start

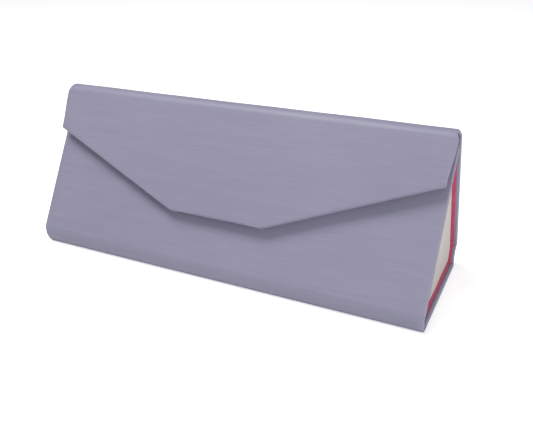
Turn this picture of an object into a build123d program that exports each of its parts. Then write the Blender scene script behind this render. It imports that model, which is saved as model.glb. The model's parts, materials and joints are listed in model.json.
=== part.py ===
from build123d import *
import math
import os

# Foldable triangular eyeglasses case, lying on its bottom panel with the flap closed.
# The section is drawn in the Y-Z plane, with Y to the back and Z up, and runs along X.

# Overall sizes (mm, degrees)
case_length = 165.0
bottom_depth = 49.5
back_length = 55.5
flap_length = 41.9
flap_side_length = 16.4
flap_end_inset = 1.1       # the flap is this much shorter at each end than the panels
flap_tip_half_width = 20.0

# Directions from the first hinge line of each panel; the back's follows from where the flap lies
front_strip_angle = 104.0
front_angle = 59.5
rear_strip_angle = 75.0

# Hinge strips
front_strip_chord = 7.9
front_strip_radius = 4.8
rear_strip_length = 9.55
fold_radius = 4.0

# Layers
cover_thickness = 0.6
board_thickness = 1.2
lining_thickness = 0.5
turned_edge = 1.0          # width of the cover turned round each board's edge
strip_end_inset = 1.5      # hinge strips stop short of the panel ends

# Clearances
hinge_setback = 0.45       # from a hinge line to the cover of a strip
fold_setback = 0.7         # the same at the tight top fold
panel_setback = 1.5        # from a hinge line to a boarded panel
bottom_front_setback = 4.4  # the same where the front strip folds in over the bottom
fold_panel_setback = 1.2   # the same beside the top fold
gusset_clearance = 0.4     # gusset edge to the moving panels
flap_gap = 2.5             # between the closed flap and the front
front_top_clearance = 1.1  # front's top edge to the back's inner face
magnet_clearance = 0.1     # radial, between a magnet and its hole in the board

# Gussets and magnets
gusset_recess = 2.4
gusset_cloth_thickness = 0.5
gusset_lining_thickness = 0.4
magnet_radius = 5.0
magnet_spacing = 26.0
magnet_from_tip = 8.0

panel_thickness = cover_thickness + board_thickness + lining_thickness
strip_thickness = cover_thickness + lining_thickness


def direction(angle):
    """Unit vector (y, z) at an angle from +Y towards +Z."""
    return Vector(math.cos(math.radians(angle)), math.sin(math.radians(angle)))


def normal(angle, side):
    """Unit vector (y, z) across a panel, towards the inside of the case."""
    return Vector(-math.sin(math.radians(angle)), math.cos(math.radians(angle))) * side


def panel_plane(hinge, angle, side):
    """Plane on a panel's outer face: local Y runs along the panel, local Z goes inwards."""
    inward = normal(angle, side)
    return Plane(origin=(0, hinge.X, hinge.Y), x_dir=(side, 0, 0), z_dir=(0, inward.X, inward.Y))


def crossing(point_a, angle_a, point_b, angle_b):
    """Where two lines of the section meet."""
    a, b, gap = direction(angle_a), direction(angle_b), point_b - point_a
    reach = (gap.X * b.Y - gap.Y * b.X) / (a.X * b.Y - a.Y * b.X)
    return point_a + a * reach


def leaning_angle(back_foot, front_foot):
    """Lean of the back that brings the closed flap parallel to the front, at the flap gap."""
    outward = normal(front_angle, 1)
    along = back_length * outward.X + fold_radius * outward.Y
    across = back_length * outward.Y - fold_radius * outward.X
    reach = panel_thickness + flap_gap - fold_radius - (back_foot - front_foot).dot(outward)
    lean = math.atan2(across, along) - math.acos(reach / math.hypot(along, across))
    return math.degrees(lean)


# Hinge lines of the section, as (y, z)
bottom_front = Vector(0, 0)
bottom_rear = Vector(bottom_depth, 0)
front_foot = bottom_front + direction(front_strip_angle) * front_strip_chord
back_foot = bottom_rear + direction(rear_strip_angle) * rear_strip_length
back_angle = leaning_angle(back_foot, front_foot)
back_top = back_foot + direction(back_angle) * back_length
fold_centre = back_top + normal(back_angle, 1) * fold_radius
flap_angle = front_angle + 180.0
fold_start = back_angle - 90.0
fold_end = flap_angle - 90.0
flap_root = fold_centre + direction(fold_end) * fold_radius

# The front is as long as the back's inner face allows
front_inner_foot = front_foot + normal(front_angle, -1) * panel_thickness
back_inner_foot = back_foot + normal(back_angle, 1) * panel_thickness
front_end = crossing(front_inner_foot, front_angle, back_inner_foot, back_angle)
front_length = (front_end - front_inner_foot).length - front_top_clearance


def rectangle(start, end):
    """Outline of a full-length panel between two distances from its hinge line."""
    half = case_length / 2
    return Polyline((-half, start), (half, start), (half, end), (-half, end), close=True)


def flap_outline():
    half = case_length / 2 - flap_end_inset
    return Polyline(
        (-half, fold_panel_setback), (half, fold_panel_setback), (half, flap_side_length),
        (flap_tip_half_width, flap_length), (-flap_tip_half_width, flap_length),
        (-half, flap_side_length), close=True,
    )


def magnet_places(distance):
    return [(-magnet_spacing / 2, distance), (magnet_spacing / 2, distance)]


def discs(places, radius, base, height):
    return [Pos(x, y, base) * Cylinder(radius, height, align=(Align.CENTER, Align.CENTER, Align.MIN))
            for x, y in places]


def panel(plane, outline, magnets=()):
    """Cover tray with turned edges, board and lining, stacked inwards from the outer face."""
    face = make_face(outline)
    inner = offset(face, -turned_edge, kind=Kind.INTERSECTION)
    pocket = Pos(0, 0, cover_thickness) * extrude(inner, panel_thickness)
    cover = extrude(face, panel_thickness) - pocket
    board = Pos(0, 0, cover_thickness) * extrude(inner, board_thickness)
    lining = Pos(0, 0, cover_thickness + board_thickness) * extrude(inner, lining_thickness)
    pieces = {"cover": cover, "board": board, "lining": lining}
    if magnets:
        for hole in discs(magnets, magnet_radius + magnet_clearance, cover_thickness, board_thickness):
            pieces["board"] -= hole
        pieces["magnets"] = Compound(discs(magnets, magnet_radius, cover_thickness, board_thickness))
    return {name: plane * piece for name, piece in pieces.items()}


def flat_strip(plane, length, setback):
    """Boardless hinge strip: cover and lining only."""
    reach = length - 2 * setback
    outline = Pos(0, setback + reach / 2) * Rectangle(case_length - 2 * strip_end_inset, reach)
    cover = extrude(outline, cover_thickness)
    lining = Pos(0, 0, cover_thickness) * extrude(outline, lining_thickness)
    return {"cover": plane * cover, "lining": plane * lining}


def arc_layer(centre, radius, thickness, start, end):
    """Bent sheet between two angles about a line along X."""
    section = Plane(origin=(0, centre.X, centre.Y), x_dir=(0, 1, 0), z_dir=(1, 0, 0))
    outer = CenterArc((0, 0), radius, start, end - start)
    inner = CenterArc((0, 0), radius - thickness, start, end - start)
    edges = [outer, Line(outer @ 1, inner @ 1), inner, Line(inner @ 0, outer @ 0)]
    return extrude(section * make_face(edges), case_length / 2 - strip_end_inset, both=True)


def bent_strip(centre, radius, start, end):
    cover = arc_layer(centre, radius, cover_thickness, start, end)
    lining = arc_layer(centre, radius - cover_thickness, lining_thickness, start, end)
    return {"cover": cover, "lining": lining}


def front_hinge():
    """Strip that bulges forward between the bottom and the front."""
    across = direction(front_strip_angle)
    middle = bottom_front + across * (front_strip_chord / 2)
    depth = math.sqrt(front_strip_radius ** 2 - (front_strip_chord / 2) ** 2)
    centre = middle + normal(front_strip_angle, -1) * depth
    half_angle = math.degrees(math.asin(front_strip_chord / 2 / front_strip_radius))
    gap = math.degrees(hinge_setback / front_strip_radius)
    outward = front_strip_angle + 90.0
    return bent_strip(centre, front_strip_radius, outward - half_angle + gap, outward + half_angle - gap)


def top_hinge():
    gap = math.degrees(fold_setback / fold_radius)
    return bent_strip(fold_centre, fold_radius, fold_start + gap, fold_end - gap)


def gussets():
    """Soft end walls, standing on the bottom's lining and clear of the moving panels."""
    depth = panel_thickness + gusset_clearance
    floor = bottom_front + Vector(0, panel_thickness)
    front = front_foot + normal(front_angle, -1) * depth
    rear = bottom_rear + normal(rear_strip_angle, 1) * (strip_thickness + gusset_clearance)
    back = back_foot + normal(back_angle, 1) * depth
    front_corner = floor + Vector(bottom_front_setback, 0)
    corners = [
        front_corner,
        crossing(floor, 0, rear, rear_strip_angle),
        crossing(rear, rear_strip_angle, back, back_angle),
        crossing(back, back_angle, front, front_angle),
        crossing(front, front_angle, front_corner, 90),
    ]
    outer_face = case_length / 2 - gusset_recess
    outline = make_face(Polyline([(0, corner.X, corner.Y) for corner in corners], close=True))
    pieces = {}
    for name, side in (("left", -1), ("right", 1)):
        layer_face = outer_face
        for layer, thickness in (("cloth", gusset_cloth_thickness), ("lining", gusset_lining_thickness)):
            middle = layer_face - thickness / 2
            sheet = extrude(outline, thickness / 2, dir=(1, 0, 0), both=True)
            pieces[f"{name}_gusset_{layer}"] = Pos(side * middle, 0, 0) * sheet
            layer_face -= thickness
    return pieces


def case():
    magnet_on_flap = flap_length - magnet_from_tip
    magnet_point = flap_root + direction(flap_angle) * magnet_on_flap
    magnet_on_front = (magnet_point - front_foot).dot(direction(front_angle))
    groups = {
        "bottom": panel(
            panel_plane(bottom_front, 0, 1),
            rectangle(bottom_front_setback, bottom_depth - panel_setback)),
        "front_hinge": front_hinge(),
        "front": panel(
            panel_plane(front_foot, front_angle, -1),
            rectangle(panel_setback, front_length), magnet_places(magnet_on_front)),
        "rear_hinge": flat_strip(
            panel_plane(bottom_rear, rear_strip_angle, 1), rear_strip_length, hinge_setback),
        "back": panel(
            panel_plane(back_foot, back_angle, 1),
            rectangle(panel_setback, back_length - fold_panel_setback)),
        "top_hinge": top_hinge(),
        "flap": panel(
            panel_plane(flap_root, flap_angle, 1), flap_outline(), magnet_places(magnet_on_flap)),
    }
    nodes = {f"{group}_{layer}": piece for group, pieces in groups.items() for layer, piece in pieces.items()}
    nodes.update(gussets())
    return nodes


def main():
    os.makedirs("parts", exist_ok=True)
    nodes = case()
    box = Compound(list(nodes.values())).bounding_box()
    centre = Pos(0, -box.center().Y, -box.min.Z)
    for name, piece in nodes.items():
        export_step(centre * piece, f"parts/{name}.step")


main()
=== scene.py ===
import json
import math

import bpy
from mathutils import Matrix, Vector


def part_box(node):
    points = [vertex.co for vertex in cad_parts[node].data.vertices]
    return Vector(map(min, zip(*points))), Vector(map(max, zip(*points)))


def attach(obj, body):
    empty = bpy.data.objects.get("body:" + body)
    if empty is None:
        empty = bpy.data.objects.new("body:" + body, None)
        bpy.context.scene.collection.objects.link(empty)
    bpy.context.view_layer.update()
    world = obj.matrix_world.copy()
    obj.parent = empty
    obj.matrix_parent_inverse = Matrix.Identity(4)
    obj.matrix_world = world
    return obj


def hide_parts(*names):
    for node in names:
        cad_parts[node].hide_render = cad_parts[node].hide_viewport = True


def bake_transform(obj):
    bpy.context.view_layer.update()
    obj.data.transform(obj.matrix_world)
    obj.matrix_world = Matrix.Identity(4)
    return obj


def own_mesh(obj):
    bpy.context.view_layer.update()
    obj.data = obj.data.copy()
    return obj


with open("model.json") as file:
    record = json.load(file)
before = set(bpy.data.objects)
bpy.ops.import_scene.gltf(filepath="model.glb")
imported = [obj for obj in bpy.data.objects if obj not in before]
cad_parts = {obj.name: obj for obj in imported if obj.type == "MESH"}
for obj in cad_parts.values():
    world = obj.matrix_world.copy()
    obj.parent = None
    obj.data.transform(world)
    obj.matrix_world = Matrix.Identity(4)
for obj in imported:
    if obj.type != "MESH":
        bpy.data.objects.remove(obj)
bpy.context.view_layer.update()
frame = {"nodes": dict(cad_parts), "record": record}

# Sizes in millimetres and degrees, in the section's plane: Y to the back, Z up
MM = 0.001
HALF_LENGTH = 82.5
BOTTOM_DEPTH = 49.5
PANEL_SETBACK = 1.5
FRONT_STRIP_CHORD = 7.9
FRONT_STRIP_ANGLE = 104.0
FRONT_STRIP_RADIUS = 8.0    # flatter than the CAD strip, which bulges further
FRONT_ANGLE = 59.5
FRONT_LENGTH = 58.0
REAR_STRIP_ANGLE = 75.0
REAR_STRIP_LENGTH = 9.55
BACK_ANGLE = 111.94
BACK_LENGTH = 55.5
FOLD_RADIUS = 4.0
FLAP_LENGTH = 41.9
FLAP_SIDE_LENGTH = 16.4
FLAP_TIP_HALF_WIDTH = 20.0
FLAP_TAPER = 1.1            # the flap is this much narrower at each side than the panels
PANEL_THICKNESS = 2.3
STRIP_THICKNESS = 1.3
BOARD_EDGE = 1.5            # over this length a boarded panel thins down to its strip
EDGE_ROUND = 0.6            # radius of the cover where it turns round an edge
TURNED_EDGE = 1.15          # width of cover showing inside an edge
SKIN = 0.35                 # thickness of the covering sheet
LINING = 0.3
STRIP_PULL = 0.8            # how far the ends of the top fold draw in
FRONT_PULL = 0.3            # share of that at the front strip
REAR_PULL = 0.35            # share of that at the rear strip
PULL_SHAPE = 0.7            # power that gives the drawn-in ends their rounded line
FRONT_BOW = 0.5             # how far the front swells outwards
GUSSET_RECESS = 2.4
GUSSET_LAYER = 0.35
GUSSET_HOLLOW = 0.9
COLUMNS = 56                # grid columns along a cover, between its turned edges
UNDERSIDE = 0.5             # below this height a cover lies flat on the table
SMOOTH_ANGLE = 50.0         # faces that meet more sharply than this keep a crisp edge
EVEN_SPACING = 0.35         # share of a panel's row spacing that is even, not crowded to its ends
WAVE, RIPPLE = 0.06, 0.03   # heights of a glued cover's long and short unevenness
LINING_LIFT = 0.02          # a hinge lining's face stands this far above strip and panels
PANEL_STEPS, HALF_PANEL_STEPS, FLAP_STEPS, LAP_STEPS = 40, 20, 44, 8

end

*Exercise directions*.
Only the lines from the first line of the material above through the line that contains "# The section" should be quoted, each one exactly.

*Final answer*.
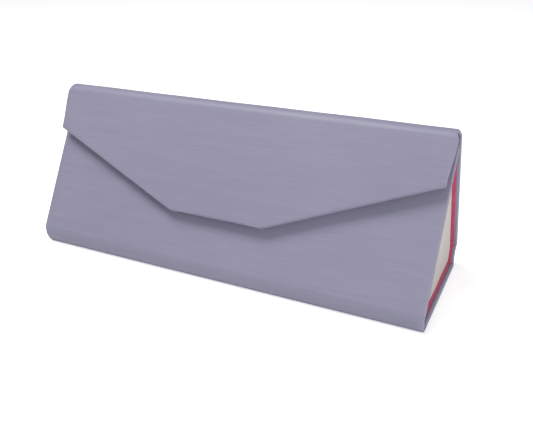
Turn this picture of an object into a build123d program that exports each of its parts. Then write the Blender scene script behind this render. It imports that model, which is saved as model.glb. The model's parts, materials and joints are listed in model.json.
=== part.py ===
from build123d import *
import math
import os

# Foldable triangular eyeglasses case, lying on its bottom panel with the flap closed.
# The section is drawn in the Y-Z plane, with Y to the back and Z up, and runs along X.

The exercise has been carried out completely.